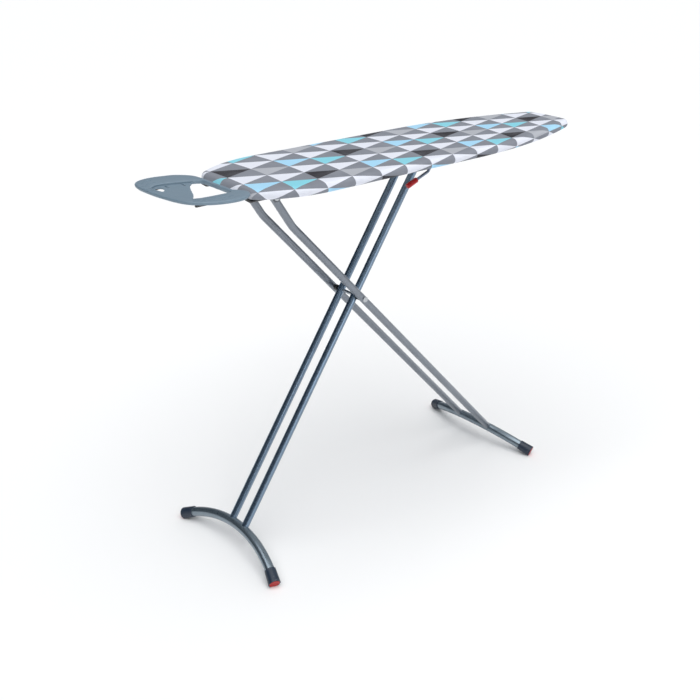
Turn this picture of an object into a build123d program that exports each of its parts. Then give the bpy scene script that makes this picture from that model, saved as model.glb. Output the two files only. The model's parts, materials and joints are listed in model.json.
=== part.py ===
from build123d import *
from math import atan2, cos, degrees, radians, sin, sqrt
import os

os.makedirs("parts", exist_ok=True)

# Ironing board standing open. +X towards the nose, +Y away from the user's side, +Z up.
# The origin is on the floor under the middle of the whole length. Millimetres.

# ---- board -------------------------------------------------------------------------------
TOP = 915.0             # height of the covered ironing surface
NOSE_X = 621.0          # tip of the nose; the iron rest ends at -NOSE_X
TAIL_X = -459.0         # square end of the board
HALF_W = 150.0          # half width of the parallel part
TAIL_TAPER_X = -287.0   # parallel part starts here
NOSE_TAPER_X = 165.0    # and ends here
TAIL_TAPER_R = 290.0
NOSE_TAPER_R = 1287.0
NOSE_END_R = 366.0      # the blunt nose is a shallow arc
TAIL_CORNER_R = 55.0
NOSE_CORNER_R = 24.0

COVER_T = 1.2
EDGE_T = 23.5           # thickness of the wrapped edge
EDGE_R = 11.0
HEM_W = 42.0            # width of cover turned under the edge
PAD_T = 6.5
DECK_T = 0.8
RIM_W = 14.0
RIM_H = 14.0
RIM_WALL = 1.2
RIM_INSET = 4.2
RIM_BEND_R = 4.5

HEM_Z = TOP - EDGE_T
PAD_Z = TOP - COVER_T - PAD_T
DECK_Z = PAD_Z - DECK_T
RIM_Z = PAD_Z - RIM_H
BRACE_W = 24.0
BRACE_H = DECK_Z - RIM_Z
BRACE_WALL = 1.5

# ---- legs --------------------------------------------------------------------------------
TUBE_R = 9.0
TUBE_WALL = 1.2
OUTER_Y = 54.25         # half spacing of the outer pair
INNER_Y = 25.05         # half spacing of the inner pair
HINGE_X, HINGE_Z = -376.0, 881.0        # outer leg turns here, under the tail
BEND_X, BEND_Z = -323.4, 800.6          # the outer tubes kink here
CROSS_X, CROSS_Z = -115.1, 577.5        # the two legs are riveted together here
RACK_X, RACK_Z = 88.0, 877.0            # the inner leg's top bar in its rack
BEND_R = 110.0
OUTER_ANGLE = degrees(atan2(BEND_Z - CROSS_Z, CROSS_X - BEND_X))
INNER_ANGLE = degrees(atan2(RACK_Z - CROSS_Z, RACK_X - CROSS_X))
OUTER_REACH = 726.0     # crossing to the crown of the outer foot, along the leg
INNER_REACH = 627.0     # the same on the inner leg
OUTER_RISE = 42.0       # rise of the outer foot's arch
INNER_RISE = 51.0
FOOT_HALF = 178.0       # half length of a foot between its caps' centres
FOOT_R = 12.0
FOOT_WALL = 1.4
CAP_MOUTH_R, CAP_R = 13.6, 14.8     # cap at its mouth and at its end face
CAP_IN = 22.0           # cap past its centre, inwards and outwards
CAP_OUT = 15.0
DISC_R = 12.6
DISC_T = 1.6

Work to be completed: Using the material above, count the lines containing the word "from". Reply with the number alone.

Expected answer: 4